The week’s end was marked by a visit to Springdale’s tiny farmer’s market to take advantage of the last bits of summer’s harvest,
& a celebration of the season’s transition at the town’s community center, where the yoga co-op practices. A two hour session of 108 sun salutations, an offering to the earth & the canyon.
the river talks to me as it tumbles past
September has flown by & my time in Zion is over. I have given Grotto house back to the canyon; it sits quietly awaiting its next inhabitant who will fill its sandstone embrace with their personality & creative endeavors.
I did not do the extreme things most visitors to Zion have on their punch list—crawl up to Angel’s Landing or one of the other gravity defying hikes or slosh through the slot of the Narrows—but my senses are full. After walking the quiet river path & strolling along the canyon road over time I came to know things about “my” little part of Zion that will be held in my heart & memory forever.

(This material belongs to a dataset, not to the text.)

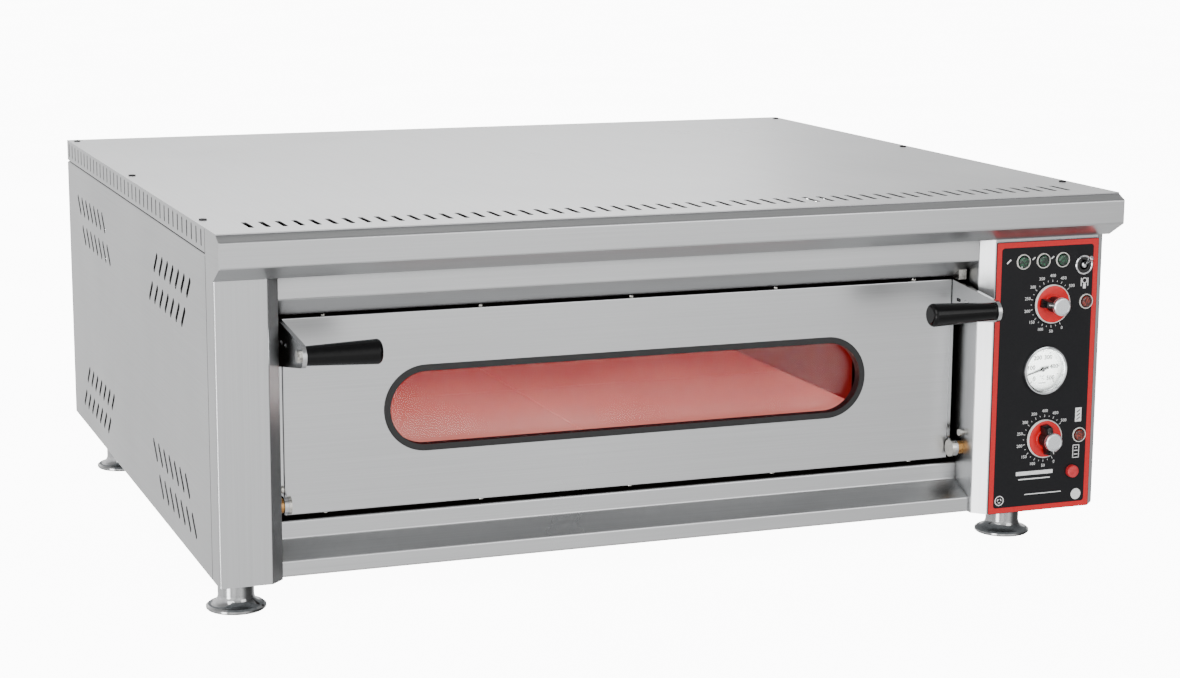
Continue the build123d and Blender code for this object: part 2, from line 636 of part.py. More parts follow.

My eyes have seen baked red & cream cliffs served up against aching blue skies, standing black against blue velvet nights, & screaming with the glory of gushing waterfalls.
My ears have heard the soft tap of deer hooves strolling by, the cascading song of canyon wren & cascading chatter of mountain chickadees as I wove quietly in my Grotto studio, the quiet tumble of the Virgin River over its course, & the mad rush when it churned into a chocolate boulder slushy after storms. The wondrous echoing growl of canyon thunder cannot be described with mere words, its has to be experienced.
I have smelled the sweet scent of tall grasses, the greenness of fall wildflowers, hot earth, the frog belly coolness of wet sand, & the pungent aroma of ring-tailed cat.
I have felt at different times & sometimes all at once enthralled, lonely, joyful, inspired, vibrating with energy, tired as hell. I have laughed. I have cried. I have learned how to deal with unexpected guests.
September’s end, I reluctantly left the sensual sanctuary that is Zion. At the same time, I eagerly anticipated returning home to my desert. To return to my studio & put to use all I have learned during my time in the Grotto. I am looking forward to the magic that will surely be woven on my loom.